The goal isn't to become a different person. The traits that made you successful are still assets. You just need a clearer sense of when to deploy them — and when to put them down. The research behind how Tenr approaches this is worth reading if you want a more structured way to think about what actually predicts compatibility.

Frequently Asked Questions

Why do successful people have a hard time finding love?

Successful people often apply the same optimization mindset to dating that works in their careers — but relationships aren't problems to solve. They tend to over-analyze compatibility, set rigid checklists, and struggle to be present in the moment. The same drive that built their careers can make genuine connection harder to access.

Do high achievers have worse dating lives?

Research and anecdotal evidence suggest high achievers often report less satisfaction in their dating lives despite having many apparent advantages. The issue isn't their attractiveness or status — it's behavioral patterns like excessive analysis, difficulty with vulnerability, and a habit of treating dating like a performance review.

Why do smart people overthink dating?

Intelligence is a tool built for solving problems, and overthinking is what happens when you point that tool at something that doesn't respond to logic. Dating involves uncertainty, emotion, and mutual vulnerability — none of which yield to analysis the way a spreadsheet or a case file does.

How do ambitious people balance career and dating?
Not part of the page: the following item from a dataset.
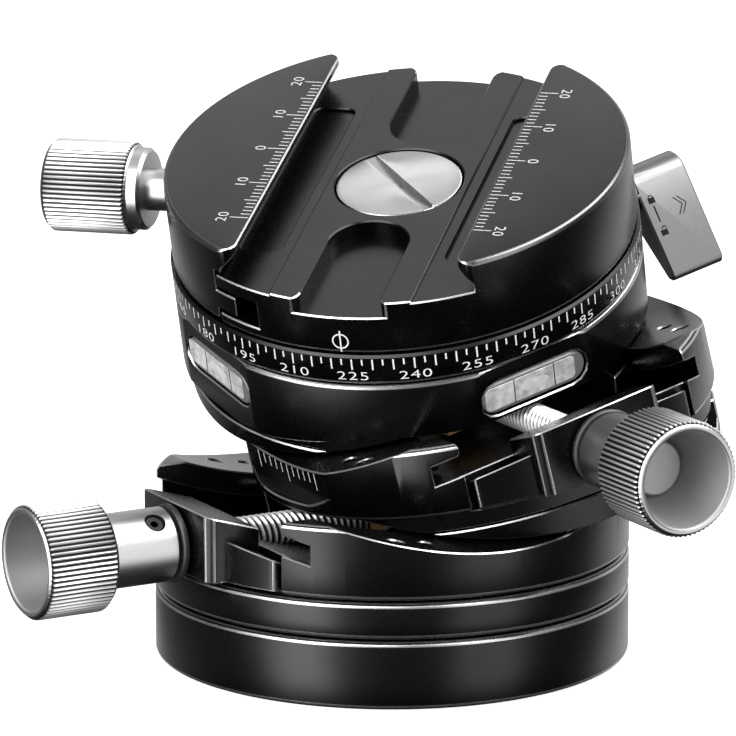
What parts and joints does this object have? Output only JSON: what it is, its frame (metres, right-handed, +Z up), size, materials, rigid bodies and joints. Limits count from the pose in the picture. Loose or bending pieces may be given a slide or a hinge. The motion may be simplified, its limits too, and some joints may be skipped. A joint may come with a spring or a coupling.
{
  "type": "panoramic tripod head",
  "caption": "Levelling panoramic tripod head with stacked worm-driven tilt stages, a turning degree ring and a dovetail quick-release clamp.",
  "frame": {"origin": "centre of the tripod socket at the underside of the base", "axes": "+Z up along the socket, +X away from the lower tilt's knob, +Y away from the upper tilt's knob"},
  "size_m": [0.1208, 0.1121, 0.082],
  "materials": {
    "black_anodised": "satin black anodised",
    "silver_anodised": "satin clear anodised",
    "steel": "bright turned",
    "brass": "machined",
    "black_nylon": "matte",
    "vial": "clear",
    "brushed_lever": "satin clear anodised"
  },
  "bodies": {
    "base": {"base_plate": "black_anodised", "middle_ring": "black_anodised", "lower_frame": "black_anodised", "lower_worm_carrier": "black_anodised", "tripod_socket_bush": "steel", "base_screw_1": "steel", "base_screw_2": "steel", "base_screw_3": "steel", "base_screw_4": "steel", "lower_carrier_screw_left": "steel", "lower_carrier_screw_right": "steel", "lower_rail_screw_1": "steel", "lower_rail_screw_2": "steel", "lower_rail_screw_3": "steel", "lower_rail_screw_4": "steel", "lower_thrust_ring": "black_nylon", "lower_end_bearing": "brass"},
    "lower_drive": {"lower_worm": "steel", "lower_set_screw": "steel", "lower_knob": "silver_anodised"},
    "middle": {"mid_frame": "black_anodised", "lower_cradle_left": "black_anodised", "lower_cradle_right": "black_anodised", "upper_worm_carrier": "black_anodised", "lower_rack": "brass", "upper_end_bearing": "brass", "upper_carrier_screw_left": "steel", "upper_carrier_screw_right": "steel", "upper_rail_screw_1": "steel", "upper_rail_screw_2": "steel", "upper_rail_screw_3": "steel", "upper_rail_screw_4": "steel", "upper_thrust_ring": "black_nylon"},
    "upper_drive": {"upper_worm": "steel", "upper_set_screw": "steel", "upper_knob": "silver_anodised"},
    "pan_base": {"pan_housing": "black_anodised", "degree_ring": "black_anodised", "upper_cradle_left": "black_anodised", "upper_cradle_right": "black_anodised", "upper_rack": "brass", "pan_bearing": "brass", "pan_brake_shoe": "brass", "front_vial": "vial", "side_vial": "vial"},
    "pan_lock": {"pan_lock_lever": "brushed_lever", "pan_lock_spindle": "steel"},
    "clamp": {"clamp_body": "black_anodised", "pan_shaft": "steel", "centre_screw": "steel", "jaw_guide_pin_front": "steel", "jaw_guide_pin_back": "steel", "jaw_spring_front": "steel", "jaw_spring_back": "steel"},
    "jaw": {"moving_jaw": "black_anodised"},
    "jaw_drive": {"clamp_knob": "silver_anodised", "clamp_screw": "steel"}
  },
  "joints": [
    {"name": "lower_tilt", "type": "hinge", "parent": "base", "child": "middle", "pos_m": [0, 0, 0.093], "axis": [0, 1, 0], "range_deg": [-0.6, 29.4]},
    {"name": "lower_knob_turn", "type": "hinge", "parent": "base", "child": "lower_drive", "pos_m": [-0.045, 0, 0.0204], "axis": [1, 0, 0], "range_deg": [-90, 4340]},
    {"name": "upper_tilt", "type": "hinge", "parent": "middle", "child": "pan_base", "pos_m": [-0.00347, 0, 0.10651], "axis": [0.9686, 0, 0.2487], "range_deg": [-28.2, 1.8]},
    {"name": "upper_knob_turn", "type": "hinge", "parent": "middle", "child": "upper_drive", "pos_m": [0.01459, -0.045, 0.03619], "axis": [0, 1, 0], "range_deg": [-267, 4161]},
    {"name": "pan", "type": "hinge", "parent": "pan_base", "child": "clamp", "pos_m": [0.00911, 0.01186, 0.05752], "axis": [-0.2421, -0.2284, 0.943], "continuous": true},
    {"name": "jaw_slide", "type": "slide", "parent": "clamp", "child": "jaw", "axis": [-0.6986, 0.7155, -0.0061], "range_m": [0, 0.005]},
    {"name": "clamp_knob_turn", "type": "hinge", "parent": "jaw", "child": "jaw_drive", "pos_m": [-0.02412, 0.04237, 0.06423], "axis": [0.6986, -0.7155, 0.0061], "range_deg": [-10, 1210]},
    {"name": "pan_lock", "type": "hinge", "parent": "pan_base", "child": "pan_lock", "pos_m": [0.01051, 0.01319, 0.05205], "axis": [0.9686, 0, 0.2487], "range_deg": [-45, 20]}
  ],
  "couplings": [
    {"joint": "lower_knob_turn", "follows": "lower_tilt", "ratio": 147.39},
    {"joint": "upper_knob_turn", "follows": "upper_tilt", "ratio": -147.39},
    {"joint": "clamp_knob_turn", "follows": "jaw_slide", "rad_per_m": 4188.8}
  ]
}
The most effective approach is treating romantic investment as a genuine priority, not a task to fit around everything else. This means protecting time for it, tolerating some inefficiency in the process, and accepting that relationships develop on their own timeline rather than yours.

What is the paradox of choice in dating for successful people?

High achievers often have access to many potential partners, which can make choosing harder rather than easier. The abundance of options triggers second-guessing and the fear of settling — a psychological trap where having more choices leads to less satisfaction with any one of them.